Collation settings [Server Configuration]

Prev: very slow SQL client
Next: SQL Server Output Buffer

From: Jay on 3 Dec 2009 17:15

I'm going through a 2005 Install lesson and it is saying to change the
default collation to: Latin1_General with a Binary sort order.

Well Latin1_General is normal enough, but why would they want to change the
default sort order?

From: Russell Fields on 3 Dec 2009 17:35

Since it is a lesson, perhaps just to teach you how to do it. (However,
back a decade or so, when I set up a SQL Servers for installing SAP, that
was the required sort order using code page 850.)

RLF

"Jay" <spam(a)nospam.org> wrote in message
news:%23Qj%23YYGdKHA.1640(a)TK2MSFTNGP06.phx.gbl...
> I'm going through a 2005 Install lesson and it is saying to change the
> default collation to: Latin1_General with a Binary sort order.
>
> Well Latin1_General is normal enough, but why would they want to change
> the default sort order?
>

From: Jay on 3 Dec 2009 17:42

Well, I think it would change: SQL_Latin1_General_CP1_CI_AS to
SQL_Latin1_General_CP1_CI_AS_BIN.

I'm looking at:
http://msdn.microsoft.com/en-us/library/ms144250(SQL.90).aspx

"Russell Fields" <russellfields(a)nomail.com> wrote in message
news:%23JWG3jGdKHA.4724(a)TK2MSFTNGP05.phx.gbl...
> Since it is a lesson, perhaps just to teach you how to do it. (However,
> back a decade or so, when I set up a SQL Servers for installing SAP, that
> was the required sort order using code page 850.)
>
> RLF
>
> "Jay" <spam(a)nospam.org> wrote in message
> news:%23Qj%23YYGdKHA.1640(a)TK2MSFTNGP06.phx.gbl...
>> I'm going through a 2005 Install lesson and it is saying to change the
>> default collation to: Latin1_General with a Binary sort order.
>>
>> Well Latin1_General is normal enough, but why would they want to change
>> the default sort order?
>>
>

From: Jay on 3 Dec 2009 18:28

"Jay" <spam(a)nospam.org> wrote in message
news:%23Qj%23YYGdKHA.1640(a)TK2MSFTNGP06.phx.gbl...
> I'm going through a 2005 Install lesson and it is saying to change the
> default collation to: Latin1_General with a Binary sort order.
>
> Well Latin1_General is normal enough, but why would they want to change
> the default sort order?

OK, the answer I'm getting is vague, to say the least. However, the
implication is that: if you're not using Unicode, there will be small
system-wide performance improvement in character operations - basically for
free.

All this for specifying: SQL_Latin1_General_CP1_CI_AS_BIN, rather than
SQL_Latin1_General_CP1_CI_AS.

I assume, but do not know, that if the binary sort order is specified and
you use Unicode, there would be some slight performance degradation, but no
errors.

My problem is that the accent-e is a Unicode character (I think) and that
these characters have become very common in datasets. So, this "improvement"
could easily end up costing you (a small penalty in ) CPU cycles, if Unicode
characters are present AND you're doing character operations.
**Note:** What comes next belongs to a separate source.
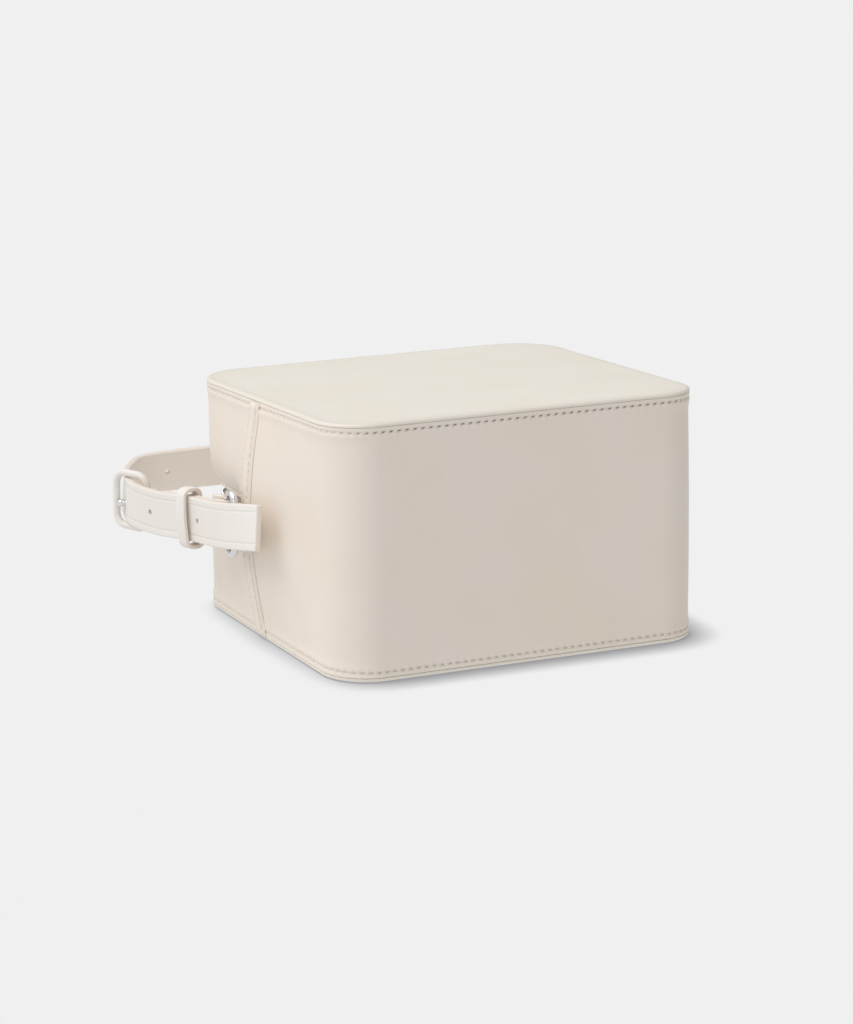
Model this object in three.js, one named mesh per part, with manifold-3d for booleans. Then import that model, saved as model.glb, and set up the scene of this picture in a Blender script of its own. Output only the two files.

Last, what specific kind of operations would be affected by the _BIN? String
manipulations?

From: Jeroen Mostert on 3 Dec 2009 19:27

Jay wrote:
> I'm going through a 2005 Install lesson and it is saying to change the
> default collation to: Latin1_General with a Binary sort order.
>
> Well Latin1_General is normal enough, but why would they want to change the
> default sort order?
>
Because they don't care about their end users. :-)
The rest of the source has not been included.